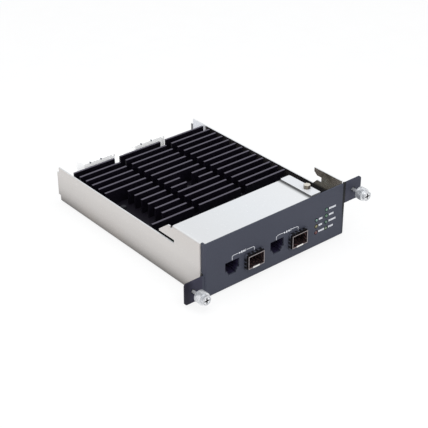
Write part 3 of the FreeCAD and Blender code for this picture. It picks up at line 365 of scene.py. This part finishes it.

....................

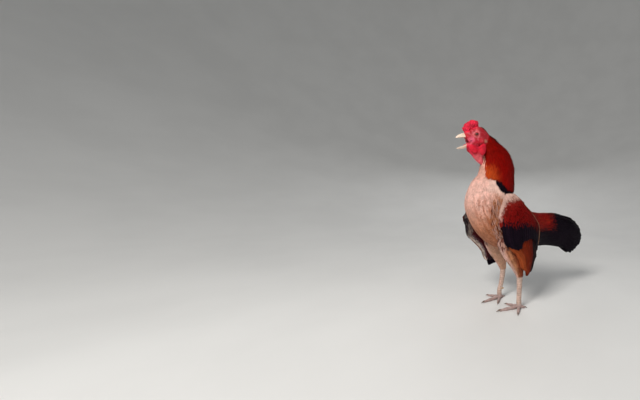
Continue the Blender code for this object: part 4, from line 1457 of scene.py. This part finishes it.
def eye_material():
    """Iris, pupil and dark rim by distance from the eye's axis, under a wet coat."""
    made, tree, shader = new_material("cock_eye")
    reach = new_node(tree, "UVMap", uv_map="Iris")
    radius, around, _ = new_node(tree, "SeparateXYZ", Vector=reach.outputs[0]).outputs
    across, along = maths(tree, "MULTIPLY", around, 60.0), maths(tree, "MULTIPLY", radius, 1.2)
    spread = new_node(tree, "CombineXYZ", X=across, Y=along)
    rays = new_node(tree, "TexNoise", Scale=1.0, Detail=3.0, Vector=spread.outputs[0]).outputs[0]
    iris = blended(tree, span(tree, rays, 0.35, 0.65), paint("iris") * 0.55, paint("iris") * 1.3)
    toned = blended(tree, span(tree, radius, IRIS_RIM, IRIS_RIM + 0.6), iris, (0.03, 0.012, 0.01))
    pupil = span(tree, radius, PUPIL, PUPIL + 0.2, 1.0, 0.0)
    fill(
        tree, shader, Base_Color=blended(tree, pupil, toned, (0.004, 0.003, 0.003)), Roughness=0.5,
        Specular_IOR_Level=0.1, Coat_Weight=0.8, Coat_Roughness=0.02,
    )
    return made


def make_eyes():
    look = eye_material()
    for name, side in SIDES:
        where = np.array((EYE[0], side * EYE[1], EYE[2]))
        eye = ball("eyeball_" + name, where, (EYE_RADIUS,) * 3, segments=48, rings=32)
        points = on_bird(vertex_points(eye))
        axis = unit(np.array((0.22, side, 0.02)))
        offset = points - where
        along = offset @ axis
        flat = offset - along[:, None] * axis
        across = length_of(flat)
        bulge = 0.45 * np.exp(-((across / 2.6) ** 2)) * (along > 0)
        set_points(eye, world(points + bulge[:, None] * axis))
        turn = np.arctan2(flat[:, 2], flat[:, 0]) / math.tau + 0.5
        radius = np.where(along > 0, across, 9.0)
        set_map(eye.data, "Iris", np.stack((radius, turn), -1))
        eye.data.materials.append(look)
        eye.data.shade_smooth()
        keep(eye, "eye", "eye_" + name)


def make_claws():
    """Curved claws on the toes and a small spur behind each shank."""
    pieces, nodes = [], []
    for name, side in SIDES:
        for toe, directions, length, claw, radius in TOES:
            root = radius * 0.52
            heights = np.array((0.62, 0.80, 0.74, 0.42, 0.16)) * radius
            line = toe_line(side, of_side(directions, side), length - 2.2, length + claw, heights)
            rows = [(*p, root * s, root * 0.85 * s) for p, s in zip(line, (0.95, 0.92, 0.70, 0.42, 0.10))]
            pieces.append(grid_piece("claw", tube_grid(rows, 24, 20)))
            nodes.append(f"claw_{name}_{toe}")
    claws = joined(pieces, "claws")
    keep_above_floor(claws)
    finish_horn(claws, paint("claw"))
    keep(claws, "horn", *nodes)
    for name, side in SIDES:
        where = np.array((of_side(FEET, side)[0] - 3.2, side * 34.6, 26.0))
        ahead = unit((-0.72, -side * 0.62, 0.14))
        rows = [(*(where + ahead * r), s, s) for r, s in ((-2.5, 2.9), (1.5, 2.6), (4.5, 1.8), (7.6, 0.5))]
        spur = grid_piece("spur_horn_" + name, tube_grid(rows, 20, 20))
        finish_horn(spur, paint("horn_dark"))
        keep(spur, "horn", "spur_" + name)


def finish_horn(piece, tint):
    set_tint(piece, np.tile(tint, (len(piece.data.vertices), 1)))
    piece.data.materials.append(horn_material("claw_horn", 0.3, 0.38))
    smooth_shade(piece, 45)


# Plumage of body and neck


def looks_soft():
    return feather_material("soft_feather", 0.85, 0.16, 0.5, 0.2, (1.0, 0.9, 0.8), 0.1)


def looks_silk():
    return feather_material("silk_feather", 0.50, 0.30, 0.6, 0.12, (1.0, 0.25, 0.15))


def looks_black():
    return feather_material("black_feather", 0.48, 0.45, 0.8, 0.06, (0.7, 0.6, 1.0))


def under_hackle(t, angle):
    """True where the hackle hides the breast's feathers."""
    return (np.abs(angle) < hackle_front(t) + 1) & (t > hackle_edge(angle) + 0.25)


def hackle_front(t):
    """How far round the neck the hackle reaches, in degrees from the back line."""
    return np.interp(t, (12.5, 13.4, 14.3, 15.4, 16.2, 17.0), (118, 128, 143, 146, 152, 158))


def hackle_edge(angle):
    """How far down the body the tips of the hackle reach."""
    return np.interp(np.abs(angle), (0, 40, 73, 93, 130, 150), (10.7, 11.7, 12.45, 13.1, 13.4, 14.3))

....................

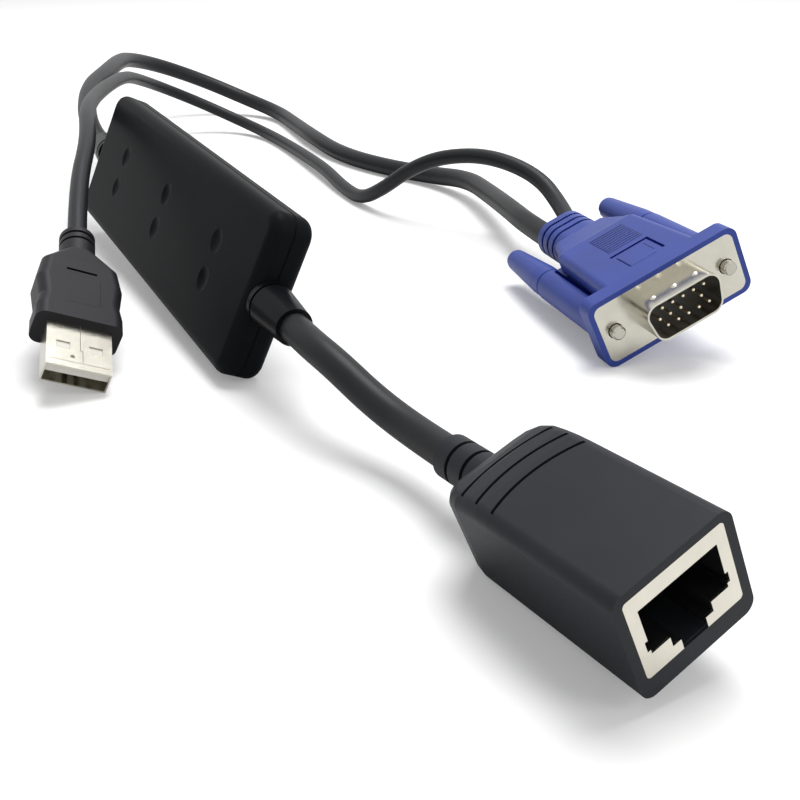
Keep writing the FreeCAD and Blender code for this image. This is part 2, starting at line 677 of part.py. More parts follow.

....................

* [EXERCISE TASK]: Please list every line of the records that contains "FreeCAD".

* [SOLUTION TO THE EXERCISE]:
Write part 3 of the FreeCAD and Blender code for this picture. It picks up at line 365 of scene.py. This part finishes it.
Keep writing the FreeCAD and Blender code for this image. This is part 2, starting at line 677 of part.py. More parts follow.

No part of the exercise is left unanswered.